GTAutoAct: An Automatic Datasets Generation Framework Based on Game Engine Redevelopment for Action Recognition
Xingyu Song, Zhan Li, Shi Chen, Kazuyuki Demachi
TL;DR
GTAutoAct introduces a game-engine–driven framework to auto-generate large-scale, multimodal action recognition datasets with high visual quality and diverse viewpoints. It converts real actions into a rotation-based 3D motion representation, enabling robust cross-view synthesis, and employs dynamic skeletal interpolation to produce smooth, varied animations. The pipeline includes scene customization via FiveM and an autonomous auto-collection process with random camera trajectories and hierarchical annotation, significantly reducing manual labeling.

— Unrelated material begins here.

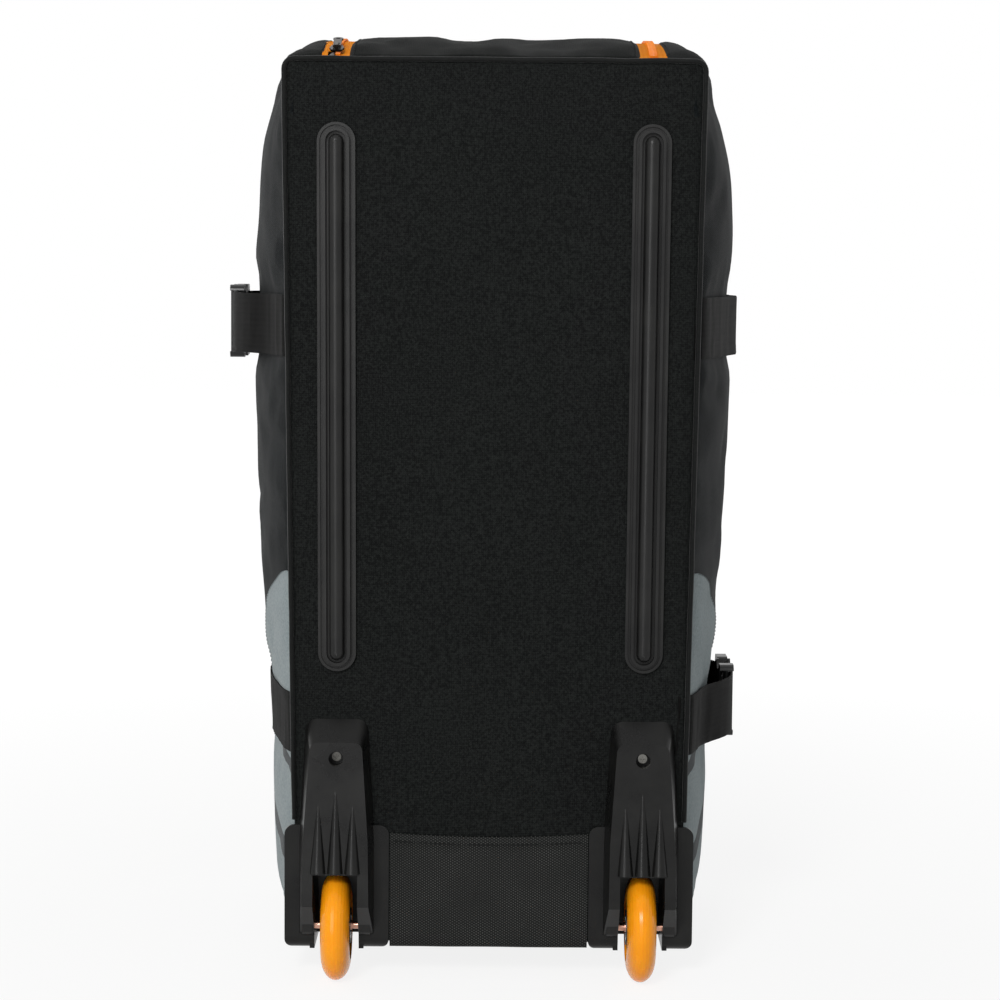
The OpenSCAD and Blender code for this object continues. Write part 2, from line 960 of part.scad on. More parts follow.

Experimental results on NTU and H36M benchmarks demonstrate that GTAutoAct-generated data can rival or exceed real-data baselines, especially under limited-frame scenarios, highlighting its potential to bridge the synthetic-real domain gap and improve action-recognition training efficiency.
Abstract
Current datasets for action recognition tasks face limitations stemming from traditional collection and generation methods, including the constrained range of action classes, absence of multi-viewpoint recordings, limited diversity, poor video quality, and labor-intensive manually collection. To address these challenges, we introduce GTAutoAct, a innovative dataset generation framework leveraging game engine technology to facilitate advancements in action recognition. GTAutoAct excels in automatically creating large-scale, well-annotated datasets with extensive action classes and superior video quality. Our framework's distinctive contributions encompass: (1) it innovatively transforms readily available coordinate-based 3D human motion into rotation-orientated representation with enhanced suitability in multiple viewpoints; (2) it employs dynamic segmentation and interpolation of rotation sequences to create smooth and realistic animations of action; (3) it offers extensively customizable animation scenes; (4) it implements an autonomous video capture and processing pipeline, featuring a randomly navigating camera, with auto-trimming and labeling functionalities. Experimental results underscore the framework's robustness and highlights its potential to significantly improve action recognition model training.